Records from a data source
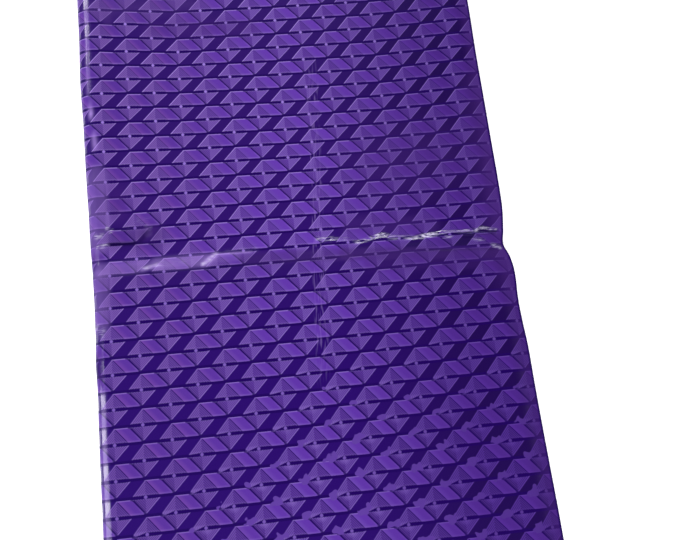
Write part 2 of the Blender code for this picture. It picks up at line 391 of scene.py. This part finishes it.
# The flat cloth is a grid, from -1 to 1 both ways, and each line of it across the cloth
# is folded into place. The creases are deepest in the top layer, and the painted light and
# shade start halfway up. The UV map holds the flat cloth's own metres, from the top layer's middle.
bm = bmesh.new()
x_last = across_count - 1
y_last = len(length_points) - 1
bmesh.ops.create_grid(bm, x_segments=x_last, y_segments=y_last, size=1.0)
flat_places = bm.verts.layers.float_vector.new("flat_place")
painted_light_names = ("painted_sheen", "painted_haze", "painted_shade", "painted_glint", "painted_edge_shade")
painted_light_layers = [bm.verts.layers.float.new(name) for name in painted_light_names]
lines = [[None] * across_count for _ in length_points]
for vert in bm.verts:
    i = round((vert.co.x + 1.0) / 2.0 * x_last)
    j = round((vert.co.y + 1.0) / 2.0 * y_last)
    lines[j][i] = vert
for y, line in zip(length_points, lines):
    path = cloth_path(section_at(y))
    x, z, level = path.T
    top_share = np.clip(level / (LAYERS - 1), 0.0, 1.0)
    rise, glint = creases_at(x, y)
    z = z + rise * top_share ** 3
    steps = np.hypot(np.diff(x), np.diff(z))
    travelled = np.concatenate([[0.0], np.cumsum(steps)])
    on_top = np.flatnonzero(level == LAYERS - 1)
    middle = np.interp(0.0, x[on_top], travelled[on_top])
    ends = y - math.copysign(1.0, y) * end_stop(level, y)
    flat_x = travelled - middle - pull(PULL_ACROSS, x, y)
    flat_y = ends - pull(PULL_ALONG, x, y)
    # Painted shade: the outermost millimetres darken where the folds turn under at the pack's sides
    right_edge_shade = ease((x - x.max() + EDGE_SHADE_RIGHT) / EDGE_SHADE_RIGHT_FADE)
    left_edge_shade = EDGE_SHADE_LEFT_SHARE * ease((x.min() + EDGE_SHADE_LEFT - x) / EDGE_SHADE_LEFT_FADE)
    painted_edge_shade = np.maximum(right_edge_shade, left_edge_shade)
    painted_sheen, painted_haze, painted_shade = painted_light_at(x, y)
    upper_share = ease(top_share * 4.0 - 2.0)
    shares = np.stack([painted_sheen, painted_haze, painted_shade, glint, painted_edge_shade]) * upper_share
    for vert, *values in zip(line, x, ends, z, flat_x, flat_y, *shares):
        vert.co = Vector(values[:3]) * MM
        vert[flat_places] = Vector((*values[3:5], 0.0)) * MM
        for layer, share in zip(painted_light_layers, values[5:]):
            vert[layer] = share
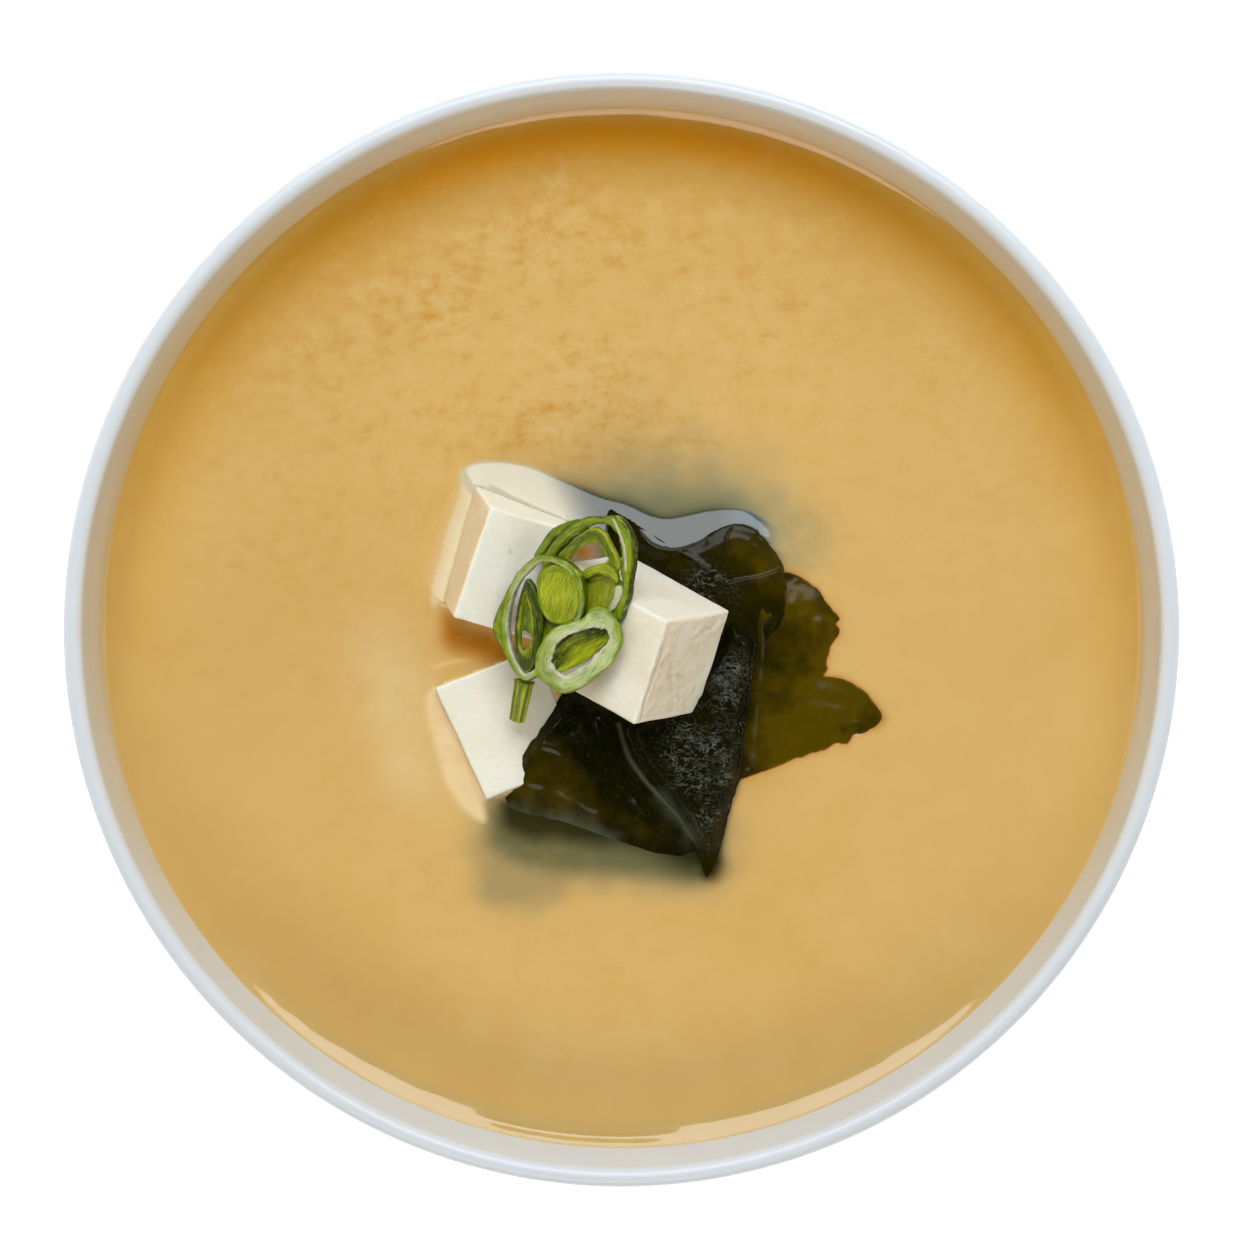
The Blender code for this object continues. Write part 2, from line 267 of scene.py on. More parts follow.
class Finish:
    # A material with one Principled shader, whose fixed values are set when it is made

    def __init__(self, name, fixed):
        self.material = bpy.data.materials.new(name)
        self.material.use_nodes = True
        self.tree = self.material.node_tree
        self.shader = self.tree.nodes["Principled BSDF"]
        for socket, value in fixed.items():
            self.shader.inputs[socket].default_value = value

    def node(self, kind, settings=None, sockets=None, output=0):
        made = self.tree.nodes.new(kind)
        for name, value in (settings or {}).items():
            if name == "stops":
                ramp = made.color_ramp
                while len(ramp.elements) < len(value):
                    ramp.elements.new(1.0)
                for element, (position, colour) in zip(ramp.elements, value):
                    element.position = position
                    grey = (colour, colour, colour, 1.0)
                    element.color = (*colour, 1.0) if len(np.shape(colour)) else grey
            else:
                setattr(made, name, value)
        for key, value in (sockets or {}).items():
            if isinstance(value, Wire):
                self.tree.links.new(value.socket, made.inputs[key])
            else:
                made.inputs[key].default_value = value
        return Wire(self, made.outputs[output])

    def place(self):
        # Object coordinates, in metres
        return self.node("ShaderNodeTexCoord", output="Object")

    def value(self, name):
        return self.node("ShaderNodeAttribute", {"attribute_name": name}, output="Fac")

    def colour(self, name):
        return self.node("ShaderNodeAttribute", {"attribute_name": name}, output="Color")

    def vector(self, name):
        return self.node("ShaderNodeAttribute", {"attribute_name": name}, output="Vector")

    def noise(self, vector, size, detail=2.0, rough=0.5, distortion=0.0):
        # Noise from 0 to 1 whose features are about size across, in the vector's own unit
        return self.node("ShaderNodeTexNoise", None, {
            "Vector": vector, "Scale": 1.0 / size, "Detail": detail, "Roughness": rough,
            "Distortion": distortion})

    def ramp(self, value, low, high, bottom=0.0, top=1.0):
        # Goes from bottom to top as the value goes from low to high
        return self.node("ShaderNodeMapRange", {"clamp": True}, {
            "Value": value, "From Min": low, "From Max": high, "To Min": bottom, "To Max": top})

    def mix(self, factor, first, second, blend="MIX"):
        first = first if isinstance(first, Wire) else (*first, 1.0)
        second = second if isinstance(second, Wire) else (*second, 1.0)
        return self.node("ShaderNodeMix", {"data_type": "RGBA", "blend_type": blend}, {
            0: factor, 6: first, 7: second}, output=2)

    def stretched(self, vector, scale):
        return self.node("ShaderNodeVectorMath", {"operation": "MULTIPLY"}, {0: vector, 1: scale})

    def bump(self, height, depth, strength=1.0):
        # Height from 0 to 1 stands for depth in metres
        return self.node("ShaderNodeBump", None,
            {"Strength": strength, "Distance": depth, "Height": height})

    def set(self, socket, wire):
        self.tree.links.new(wire.socket, self.shader.inputs[socket])


bowl = {
    "rimRadius": 59.98, "height": 58.0, "lipWall": 2.1, "baseWall": 3.6,
    "wallBottomRadius": 29.0, "wallBottomHeight": 5.0, "curveHeight": 70.0,
    "footOuter": 28.0, "footInner": 24.6, "footEdge": 0.7,
    "segments": 288, "floorRings": 12, "wallRings": 96, "lipRings": 18, "underRings": 8,
    "turningDepth": 0.02,  # faint rings left by the potter's wheel
}


def wallPoints(share):
    # The outer wall on its ellipse, r = bottom + width sin t and z = centre - height cos t, and the inner
    # wall one thickness inside it; share runs from 0 at the foot to 1 at the lip
    topHeight = bowl["height"] - bowl["lipWall"] / 2
    centreHeight = bowl["wallBottomHeight"] + bowl["curveHeight"]
    last = math.acos((centreHeight - topHeight) / bowl["curveHeight"])
    width = (bowl["rimRadius"] - bowl["wallBottomRadius"]) / math.sin(last)
    turn = share * last
    outer = np.stack([bowl["wallBottomRadius"] + width * np.sin(turn),
                      centreHeight - bowl["curveHeight"] * np.cos(turn)], axis=-1)
    normal = np.stack([np.sin(turn) / width, -np.cos(turn) / bowl["curveHeight"]], axis=-1)
    normal /= np.linalg.norm(normal, axis=-1, keepdims=True)
    thickness = bowl["baseWall"] + (bowl["lipWall"] - bowl["baseWall"]) * share
    return outer, outer - normal * thickness[..., None], normal


def bowlProfile():
    # From the middle of the floor inside, up the inner wall, over the round lip, down outside and under the
    # foot
    outer, inner, normal = wallPoints(np.linspace(0.0, 1.0, bowl["wallRings"]))
    middle, across = (outer[-1] + inner[-1]) / 2, (outer[-1] - inner[-1]) / 2
    up = np.array((-across[1], across[0]))
    arc = np.linspace(math.pi, 0.0, bowl["lipRings"] + 2)[1:-1, None]
    lip = middle + across * np.cos(arc) + up * np.sin(arc)
    floor = inner[0][1]
    floorRings = np.stack(
        [np.linspace(1.0, inner[0][0] - 0.8, bowl["floorRings"]), np.full(bowl["floorRings"], floor)],
        axis=-1)
    edge, under = bowl["footEdge"], bowl["wallBottomHeight"]
    foot = [(bowl["footOuter"] + 0.35, under - 0.35), (bowl["footOuter"], under - edge),
            (bowl["footOuter"] - 0.08, under - 2 * edge), (bowl["footOuter"] - 0.3, edge * 1.6),
            (bowl["footOuter"] - 0.42, edge), (bowl["footOuter"] - 0.6, 0.2),
            (bowl["footOuter"] - edge - 0.1, 0.0), (bowl["footInner"] + edge + 0.1, 0.0),
            (bowl["footInner"] + 0.35, 0.2), (bowl["footInner"], edge),
            (bowl["footInner"], under - 2 * edge), (bowl["footInner"] - 0.4, under - 1.4 * edge),
            (bowl["footInner"] - 2 * edge, under - edge)]
    underRings = np.stack(
        [np.linspace(bowl["footInner"] - 4 * edge, 1.0, bowl["underRings"]),
        np.full(bowl["underRings"], under - edge)], axis=-1)
    return np.concatenate([floorRings, inner, lip, outer[::-1], foot, underRings])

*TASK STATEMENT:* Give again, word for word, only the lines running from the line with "The Blender code for this object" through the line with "# A material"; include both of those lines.

*FULL SOLUTION:*
The Blender code for this object continues. Write part 2, from line 267 of scene.py on. More parts follow.
class Finish:
    # A material with one Principled shader, whose fixed values are set when it is made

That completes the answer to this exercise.